Regulatory Realities and Arbitrage Limitations
A key limitation of risk mitigation strategies is the shifting landscape of jurisdictional cross-border regulation. Infrastructure funds frequently attempt regulatory arbitrage—shifting capacity from highly regulated markets like Ireland or Frankfurt to perceived low-regulation zones in the US Southeast or APAC markets like Johor.
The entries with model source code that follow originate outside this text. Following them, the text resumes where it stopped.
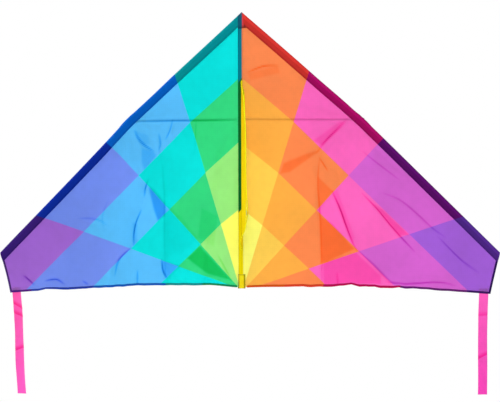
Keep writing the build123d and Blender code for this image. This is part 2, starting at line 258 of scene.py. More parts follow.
# Soft folds: points along each, width, height (ahead of the wing is negative), and how much wider the slope
# is on the side towards the tip.
FOLDS = {
    "left": [
        ([(266, 268), (250, 300), (222, 326)], 6, -3.6, 3.2),
        ([(200, 331), (191, 420), (190, 514), (189, 626)], 5, -4.2, 4.5),
        ([(232, 392), (242, 414), (243, 434)], 4, 3.0, 2.0),
        ([(246, 446), (266, 486), (270, 520), (271, 552)], 5, 4.2, 3.0),
        ([(306, 566), (322, 594), (326, 624)], 6, -3.0, 2.5),
        ([(200, 566), (192, 596), (180, 624)], 5, 3.6, 2.6), ([(168, 250), (174, 285)], 3, -2.0, 1.5),
        ([(207, 284), (203, 306), (204, 334)], 3, -2.0, 1.5), ([(548, 606), (520, 636)], 4, 3.0, 2.0),
        ([(505, 630), (470, 620), (425, 632)], 4, -3.0, 2.0),
        ([(420, 470), (370, 486), (300, 492)], 5, -1.8, 2.0), ([(90, 520), (96, 625)], 6, -1.6, 2.0),
        ([(60, 300), (75, 420)], 9, -1.4, 2.0), ([(470, 520), (440, 560), (420, 610)], 9, -1.6, 2.0),
    ],
    "right": [
        ([(256, 246), (218, 276), (184, 310)], 7, -4.0, 3.0),
        ([(244, 262), (180, 318), (92, 374)], 11, 3.6, 2.2),
        ([(180, 335), (176, 397), (182, 493), (185, 625)], 5, -4.2, 5.0),
        ([(206, 405), (246, 499), (272, 552)], 4, 4.6, 2.5),
        ([(268, 545), (300, 582), (336, 622), (366, 634)], 5, 3.4, 3.0),
        ([(292, 426), (347, 491), (404, 556)], 5, 4.4, 3.0),
        ([(326, 418), (386, 444), (436, 492), (488, 548)], 6, -3.0, 2.6),
        ([(436, 494), (500, 565), (558, 622)], 7, 2.6, 2.5),
        ([(350, 624), (430, 616), (505, 628)], 4, -2.6, 1.5), ([(300, 305), (372, 372)], 8, -2.0, 2.2),
        ([(60, 330), (20, 420)], 9, -1.4, 2.0), ([(190, 350), (222, 372), (232, 420)], 6, -1.8, 2.0),
    ],
}
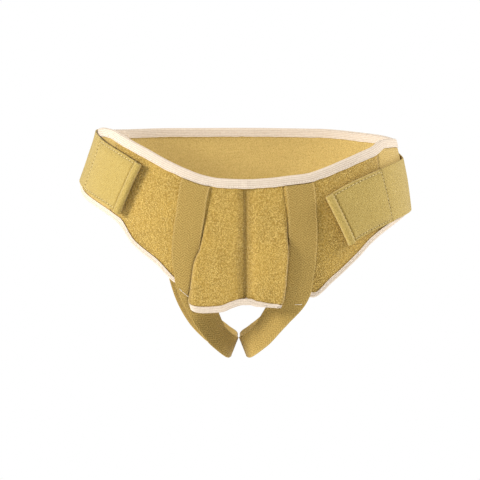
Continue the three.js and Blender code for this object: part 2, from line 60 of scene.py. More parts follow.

This strategy ignores the hyper-localized nature of climate litigation. As demonstrated by emerging cases across the US, sub-national jurisdictions, local municipalities, and grassroots legal coalitions are capable of halting multi-billion dollar developments independently of national federal priorities. For example, while the US Department of Justice has actively attempted to block environmental justice claims against AI compute clusters on the grounds of macroeconomic necessity, local administrative courts retain the authority to deny zoning, water hookups, and noise variances. Regulatory arbitrage offers a temporary shield, not a durable risk mitigation framework.
The optimization calculation for locating hyperscale digital infrastructure must integrate climate litigation risk directly into the initial site-selection algorithm. Sites lacking verifiable hourly access to zero-carbon energy and closed-loop thermal management architectures should be assigned an elevated risk premium in capital allocation models.
The industry will divide into two classes of assets: resilient, self-contained compute infrastructure built to operate within strict regional ecological envelopes, and vulnerable, grid-dependent assets exposed to recurring operational halts, escalating insurance premiums, and systemic legal devaluation.